FRANKFURT: The European Central Bank (ECB) said on Tuesday (Wednesday in Manila) it had met its monthly target of buying 60-billion euros ($65-billion) worth of bonds in March, the first month of its massive program to stimulate the eurozone economy and ward off deflation.
The nearly 61 billion euros in government and corporate debt purchased was a successful kickoff of the program to inject more than 1.1 trillion euros into the eurozone economy as some analysts had voiced doubts on whether the ECB would be able to buy enough assets or that it would be effective.
“With the first month of its expanded asset purchase program complete, the ECB can look back at a success,” said Berenberg bank economist Christian Schulz.
“The operational implementation has been smooth and the policy effectiveness probably exceeded the ECB’s own expectations,” he added, noting borrowing costs have dropped and spreads between what eurozone core and periphery nations pay to borrow had narrowed.
He also noted that the euro’s nominal effective exchange rate is trading 11 percent below its average in 2013 and 2014, and economic confidence indicators have rebounded.

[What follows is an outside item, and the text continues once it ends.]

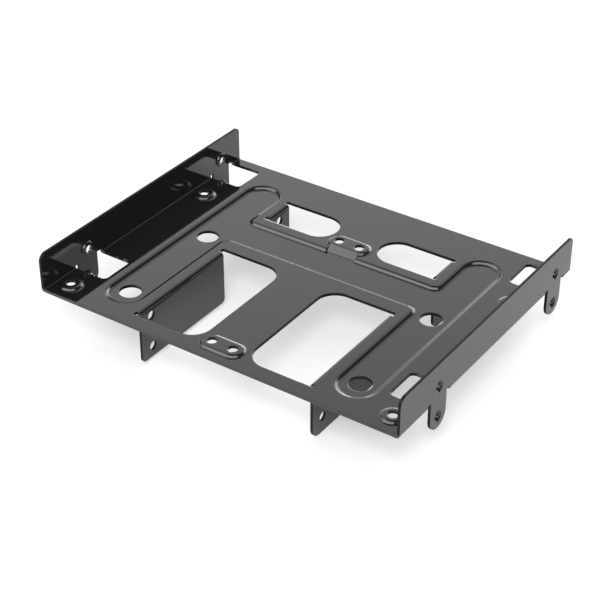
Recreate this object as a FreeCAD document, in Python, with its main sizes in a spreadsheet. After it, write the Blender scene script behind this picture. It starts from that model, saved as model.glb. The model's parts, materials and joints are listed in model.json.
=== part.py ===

The ECB launched its bond buying program on March 9, joining the central banks of Britain, Japan and the United States in using so-called quantitative easing (QE) to boost their economies.

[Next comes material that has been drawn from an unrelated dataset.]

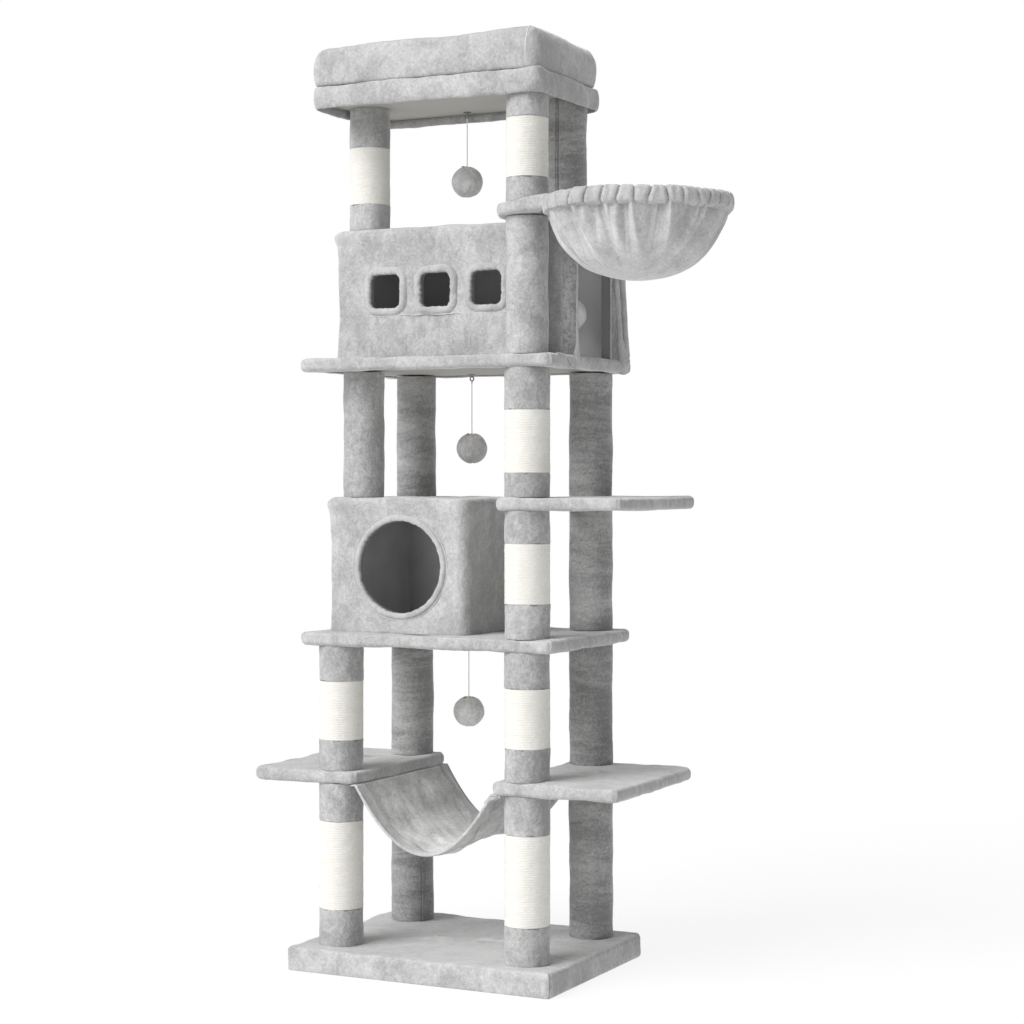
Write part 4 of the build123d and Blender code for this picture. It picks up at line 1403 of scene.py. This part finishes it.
def toy_ball(name):
    x, y, _ = TOYS[name][0]
    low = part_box(f"{name}_toy_ball")[0]
    centre = np.array([x, y, low.z + CAD_BALL_R])
    count, levels = 120, 64
    draw = np.random.default_rng(sum(map(ord, name)))
    around = turns(count)
    creases = (np.arange(6) + draw.uniform(-0.25, 0.25, 6)) / 6 * tau
    lump = field(950 + len(name), 0.022)
    rows = []
    for polar in np.linspace(0.985, 0.015, levels) * pi:
        point = level_ring(0, 0, sin(polar), unit(around), cos(polar))
        reach = np.full(count, BALL_R) + 0.45 * MM * lump(point * BALL_R + centre)
        for crease in creases:
            apart = turn_gap(around, crease) * sin(polar) * BALL_R
            reach -= 1.1 * MM * bump(apart, 1.3 * MM) * (0.35 + 0.65 * abs(cos(polar)))
        reach -= DIMPLE * bump(polar * BALL_R, 4.2 * MM)
        reach -= PUCKER * bump((pi - polar) * BALL_R, 3.5 * MM)
        rows.append(centre + point * reach[:, None])
    body = f"{name}_ball"
    ball = outward_loft(f"{name}_ball_plush", rows, BALL_PLUSH, body=body, slot="ball_plush")
    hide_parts(f"{name}_toy_ball")
    bead_way = facing(-8) * 0.45 + np.array([0, 0, 0.89])
    bead_centre = centre + bead_way / np.linalg.norm(bead_way) * (BALL_R - 0.2 * MM)
    turn = turns(20)
    bead_rows = []
    for polar in np.linspace(0.97, 0.03, 13) * pi:
        radius = BEAD_R * (1 + 0.06 * np.sin(5 * turn + 3 * polar))
        ring = level_ring(0, 0, radius * sin(polar), unit(turn), 0.8 * radius * cos(polar))
        bead_rows.append(bead_centre + ring)
    outward_loft(f"{name}_ball_bead", bead_rows, BRASS, body=body, slot="ball_plush")


for toy in TOYS:
    toy_ball(toy)

# ---- floor and light ----

FLOOR_SIZE = 60
FLOOR_GLOW = 0.85
FLOOR_TONE = 0.16
# How far the floor lies under the tree, so that the two don't touch
FLOOR_GAP = 0.4 * MM


def floor_material():
    shader = Shader("studio_floor")
    grain = shader.noise(6, 2.0, 0.5)
    color = shader.tone(grain, grey(FLOOR_TONE * 0.98), grey(FLOOR_TONE))
    material = shader.finish(color, 0.9, Specular_IOR_Level=0.0)
    shader.surface.inputs["Emission Color"].default_value = (1, 1, 1, 1)
    shader.surface.inputs["Emission Strength"].default_value = FLOOR_GLOW
    return material


def add_floor():
    half = FLOOR_SIZE / 2
    mesh = bpy.data.meshes.new("floor")
    corners = [(-half, -half, 0), (half, -half, 0), (half, half, 0), (-half, half, 0)]
    mesh.from_pydata(corners, [], [(0, 1, 2, 3)])
    mesh.materials.append(floor_material())
    floor = link(bpy.data.objects.new("floor", mesh))
    floor.location.z = -FLOOR_GAP


def add_lights():
    """One soft sun, and a room that lights less brightly than the camera sees it."""
    world = bpy.data.worlds.new("studio")
    world.use_nodes = True
    bpy.context.scene.world = world
    tree = world.node_tree
    background = tree.nodes["Background"]
    background.inputs["Color"].default_value = (1, 1, 1, 1)
    rays = tree.nodes.new("ShaderNodeLightPath")
    strength = tree.nodes.new("ShaderNodeMapRange")
    tree.links.new(rays.outputs["Is Camera Ray"], strength.inputs["Value"])
    strength.inputs["To Min"].default_value = ROOM_LIGHT
    strength.inputs["To Max"].default_value = 1.0
    tree.links.new(strength.outputs[0], background.inputs["Strength"])
    data = bpy.data.lights.new("key", "SUN")
    data.energy = KEY_STRENGTH
    data.angle = radians(KEY_WIDTH)
    key = link(bpy.data.objects.new("key", data))
    towards = facing(KEY_TURN) * cos(radians(KEY_HEIGHT)) + np.array([0, 0, sin(radians(KEY_HEIGHT))])
    key.rotation_euler = Vector(towards).to_track_quat("Z", "Y").to_euler()
    scene = bpy.context.scene
    scene.view_settings.view_transform = "Standard"
    scene.view_settings.look = "None"


add_floor()
add_lights()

As of March 31 the ECB had bought 47.36 billion euros in sovereign debt, 12.4 billion in covered bonds and 1.2 billion in asset-backed securities, a spokesman told Agence France-Presse.

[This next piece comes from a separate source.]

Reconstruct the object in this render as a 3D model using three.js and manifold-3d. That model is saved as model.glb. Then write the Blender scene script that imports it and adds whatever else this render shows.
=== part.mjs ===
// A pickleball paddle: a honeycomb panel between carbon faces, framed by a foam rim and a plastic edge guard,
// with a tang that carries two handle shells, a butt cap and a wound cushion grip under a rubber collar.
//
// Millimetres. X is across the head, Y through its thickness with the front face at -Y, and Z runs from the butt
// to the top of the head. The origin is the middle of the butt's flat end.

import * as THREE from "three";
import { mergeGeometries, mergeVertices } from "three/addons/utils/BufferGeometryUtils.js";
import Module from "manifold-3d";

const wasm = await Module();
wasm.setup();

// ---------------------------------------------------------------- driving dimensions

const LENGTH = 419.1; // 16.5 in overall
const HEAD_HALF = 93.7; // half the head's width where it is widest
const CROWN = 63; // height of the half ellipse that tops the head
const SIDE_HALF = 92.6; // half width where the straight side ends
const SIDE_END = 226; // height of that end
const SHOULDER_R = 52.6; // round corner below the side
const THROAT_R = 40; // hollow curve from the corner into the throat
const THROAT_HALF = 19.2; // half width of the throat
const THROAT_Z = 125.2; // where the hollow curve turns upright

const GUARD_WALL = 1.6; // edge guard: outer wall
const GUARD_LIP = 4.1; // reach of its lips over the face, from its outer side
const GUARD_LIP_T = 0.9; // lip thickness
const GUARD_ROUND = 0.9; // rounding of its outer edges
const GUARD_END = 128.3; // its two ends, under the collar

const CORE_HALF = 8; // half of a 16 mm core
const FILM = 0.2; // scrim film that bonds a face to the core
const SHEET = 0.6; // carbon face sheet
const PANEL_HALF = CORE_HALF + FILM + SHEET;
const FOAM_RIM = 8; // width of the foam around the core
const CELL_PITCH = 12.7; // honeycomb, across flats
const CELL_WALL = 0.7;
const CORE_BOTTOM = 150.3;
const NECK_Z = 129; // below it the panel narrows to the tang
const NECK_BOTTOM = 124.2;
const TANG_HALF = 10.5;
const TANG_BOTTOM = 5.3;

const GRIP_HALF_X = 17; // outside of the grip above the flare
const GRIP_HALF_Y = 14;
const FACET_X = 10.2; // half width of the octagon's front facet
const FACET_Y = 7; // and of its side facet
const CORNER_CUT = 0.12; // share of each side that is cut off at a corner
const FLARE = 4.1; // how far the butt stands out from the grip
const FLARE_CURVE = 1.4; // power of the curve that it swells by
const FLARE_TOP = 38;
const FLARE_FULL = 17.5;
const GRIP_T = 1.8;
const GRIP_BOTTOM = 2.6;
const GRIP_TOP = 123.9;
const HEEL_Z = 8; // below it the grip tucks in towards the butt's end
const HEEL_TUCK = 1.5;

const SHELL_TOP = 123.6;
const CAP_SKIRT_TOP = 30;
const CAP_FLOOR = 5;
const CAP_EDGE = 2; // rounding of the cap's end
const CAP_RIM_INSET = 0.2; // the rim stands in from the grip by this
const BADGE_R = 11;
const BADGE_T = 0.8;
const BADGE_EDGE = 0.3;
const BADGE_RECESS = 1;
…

Schulz said “this strong implementation, especially given that the ECB only started the sovereign purchases on 9 March, should dispel fears that the ECB will not find enough sellers for its purchases.”
Given many pension and investment funds have to hold certain percentages of sovereign bonds, some analysts were concerned that the ECB would not be able to purchase sufficient amounts.
The ECB hopes that the QE program will boost growth as well as return inflation to positive territory and toward the central bank’s target of around 2 percent.